Hi
The fundamental period of a composite signal can be found by LCM(individual time periods of the components of signal)...
If I have a cubed signal like sin^3(2t)
using this concept I use trigonometric identity (sin^3(X) = (3/4)sinX - (1/4)sin(3X) ) to convert the signal into summation and then apply the same rule of LCM .
(3/4) sin(2t)-(1/4)(sin(6t))
T1=2pi/2 = pi
T2= 2pi/6 = pi/3
LCM(pi,pi/3) = pi
T= pi sec
But the answer to this question is (1/pi) sec...
How can we find the fundamental period of this signal ??
(This question is from the book signals and systems by Simon Haykin(page#22, Pb 1.5(b)))

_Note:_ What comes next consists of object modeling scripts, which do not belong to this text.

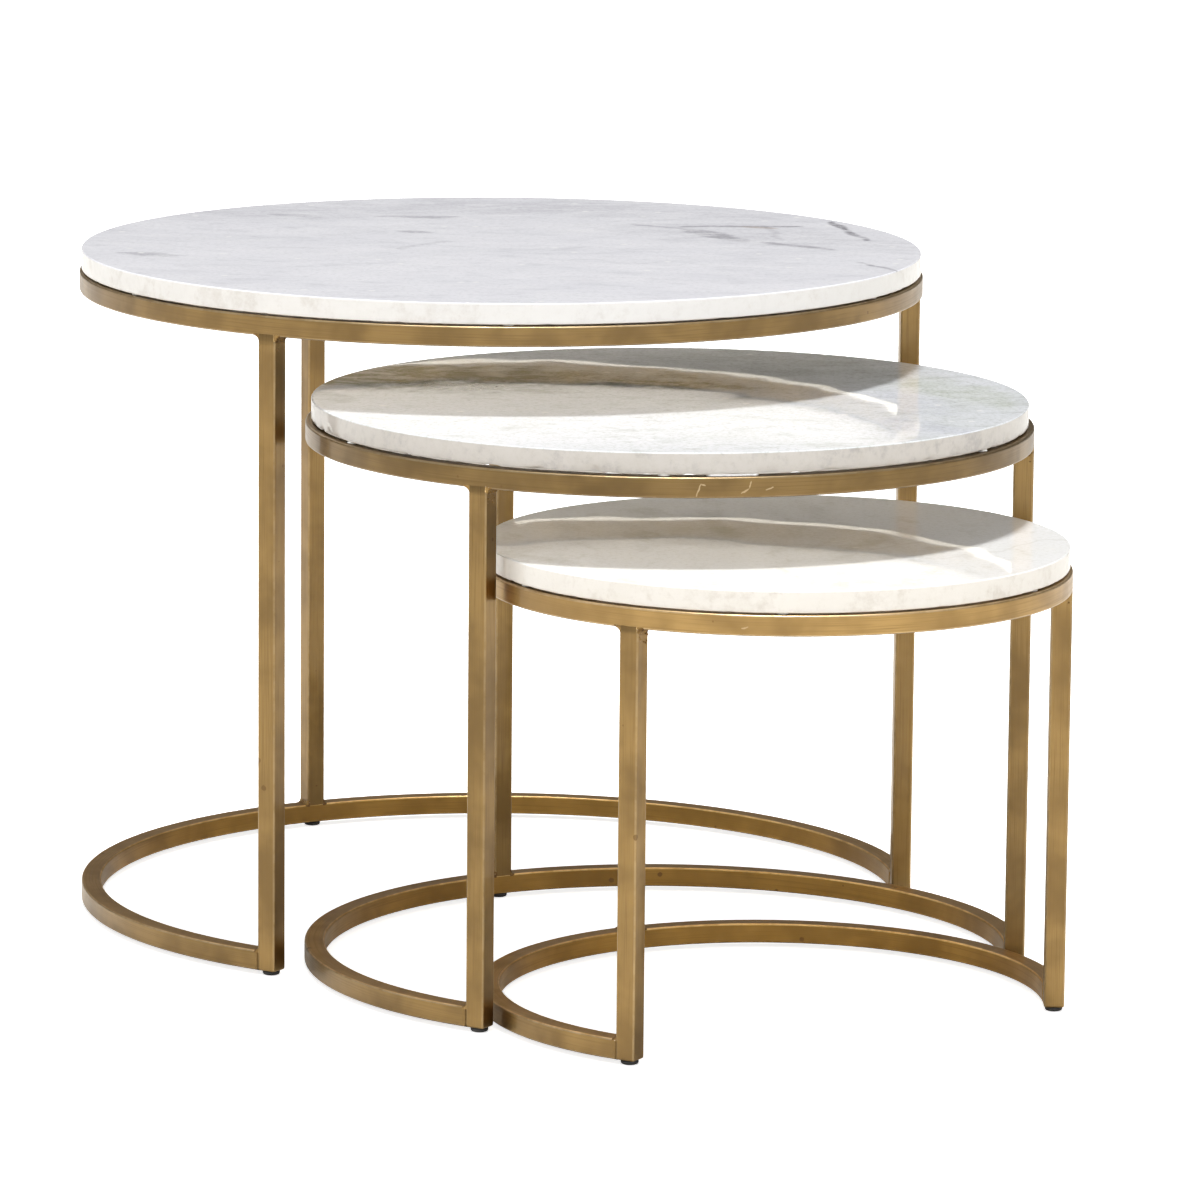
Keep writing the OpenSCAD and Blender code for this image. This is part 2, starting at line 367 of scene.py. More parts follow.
def makeBrass(look, name, kind):
    material, tree, shader, place = newMaterial(f"{name}{kind.capitalize()}Brass")
    face = addNode(tree, "ShaderNodeAttribute", attribute_name="barFace").outputs["Vector"]
    grain = useGroup(tree, grainGroup, {"Position": place, "Face": face, **look["grain"]})
    edge = useGroup(tree, edgeWearAndHighlightGroup, {"Position": place, "Face": face, "Half Width": look["barWidth"] / 2})["Edge"]
    tone = blend(tree, fade(tree, grain["Mottle"], 0.32, 0.70), look["color"], look["shade"])
    tone = blend(tree, fade(tree, grain["Streaks"], 0.46, 0.74, 0.0, 0.75), tone, look["shade"])
    # lighter edges: rubbed plating and partly a painted highlight
    tone = blend(tree, times(tree, edge, look["wearAndHighlight"][kind]), tone, look["wornAndHighlight"])
    if kind == "bent":
        tone = paintBentBar(tree, look, name, place, face, tone)
    else:
        tone = scaled(tree, tone, look["tones"][name][1])
    spread = calc(tree, "ADD", times(tree, grain["Streaks"], 0.5), times(tree, grain["Mottle"], 0.5))
    waves = bumped(tree, grain["Waves"], 0.8 * mm, 1.0)
    scored = minus(tree, grain["Streaks"], times(tree, grain["Dings"], 0.8))
    plugAll(tree, shader, {
        "Base Color": blend(tree, times(tree, grain["Dings"], 0.7), tone, look["stainAndShade"]),
        "Metallic": 1.0, "Roughness": fade(tree, spread, 0.3, 0.7, *look["roughness"]),
        "Normal": bumped(tree, scored, 0.06 * mm, 0.6, Normal=waves), "Coat Normal": waves, **look["lacquer"]})
    return material


weldLook = {
    "color": (0.33, 0.205, 0.075),
    "shade": (0.19, 0.11, 0.042),
    "bright": (0.90, 0.78, 0.58),
    "grain": {"Drift": 900.0, "Mottle Scale": 260.0, "Ding Scale": 420.0},
}


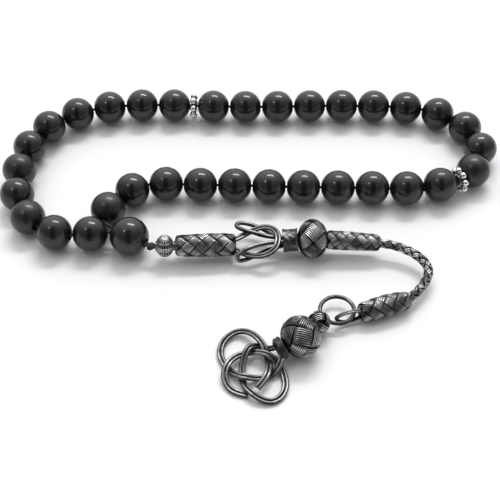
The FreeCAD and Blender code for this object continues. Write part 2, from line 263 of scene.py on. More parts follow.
def resample(line, spacing):
    along = np.r_[0, np.cumsum(np.linalg.norm(np.diff(line, axis=0), axis=1))]
    even = np.linspace(0, along[-1], max(3, int(round(along[-1] / spacing)) + 1))
    return np.stack([np.interp(even, along, line[:, k]) for k in range(3)], axis=1)


def tangents(line):
    return unit(np.gradient(line, axis=-2))


def carried_normals(line):
    """Directions across the line, up at first, that turn with it and never twist about it."""
    ways, normals = tangents(line), []
    normal = UP
    for way in ways:
        normal = normal - way * (normal @ way)
        normal = normal / np.linalg.norm(normal)
        normals.append(normal)
    return np.array(normals)


def sweep(paths, normals, radius, sides=8, closed=False, wear=1.0, polish=1.2):
    """Round wires along paths (wires, points, 3), as one part for make_piece. normals point away
    from the core; wear is greatest on that side, and the wire is painted darker round its sides as
    shade; polish is how fast the wear and painted shade drop round a wire."""
    paths, normals = np.asarray(paths, float), np.asarray(normals, float)
    wires, count = paths.shape[:2]
    radius = np.broadcast_to(radius, (wires, count))
    wear = np.broadcast_to(wear, (wires, count))
    if closed:
        ways = unit(np.roll(paths, -1, axis=1) - np.roll(paths, 1, axis=1))
    else:
        ways = tangents(paths)
    normals = unit(normals - ways * np.sum(normals * ways, axis=2, keepdims=True))
    across = np.cross(ways, normals)
    angles = 2 * math.pi * np.arange(sides) / sides
    ring = (normals[:, :, None] * np.cos(angles)[:, None]
            + across[:, :, None] * np.sin(angles)[:, None])
    points = paths[:, :, None] + ring * radius[:, :, None, None]
    # Painted shade: each wire darkens round its sides, away from its normal, besides its rubbed
    # bright crest.
    shade = wear[:, :, None] * ((1 + np.cos(angles)) / 2) ** polish
    index = np.arange(wires * count * sides).reshape(wires, count, sides)
    ahead = np.roll(index, -1, axis=1) if closed else index[:, 1:]
    here = index if closed else index[:, :-1]
    quads = np.stack([here, np.roll(here, -1, axis=2), np.roll(ahead, -1, axis=2), ahead],
                     axis=-1).reshape(-1, 4)
    faces = [tuple(quad) for quad in quads.tolist()]
    if not closed:
        for wire in index.tolist():
            faces += [tuple(reversed(wire[0])), tuple(wire[-1])]
    return points.reshape(-1, 3), faces, np.clip(shade, 0, 1).reshape(-1)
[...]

The fundamental period of a composite signal can be found by LCM(individual time periods of the components of signal)...
If I have a cubed signal like sin^3(2t)
using this concept I use trigonometric identity (sin^3(X) = (3/4)sinX - (1/4)sin(3X) ) to convert the signal into summation and then apply the same rule of LCM .
(3/4) sin(2t)-(1/4)(sin(6t))
T1=2pi/2 = pi
T2= 2pi/6 = pi/3
LCM(pi,pi/3) = pi
T= pi sec
But the answer to this question is (1/pi) sec...
How can we find the fundamental period of this signal ??
(This question is from the book signals and systems by Simon Haykin(page#22, Pb 1.5(b)))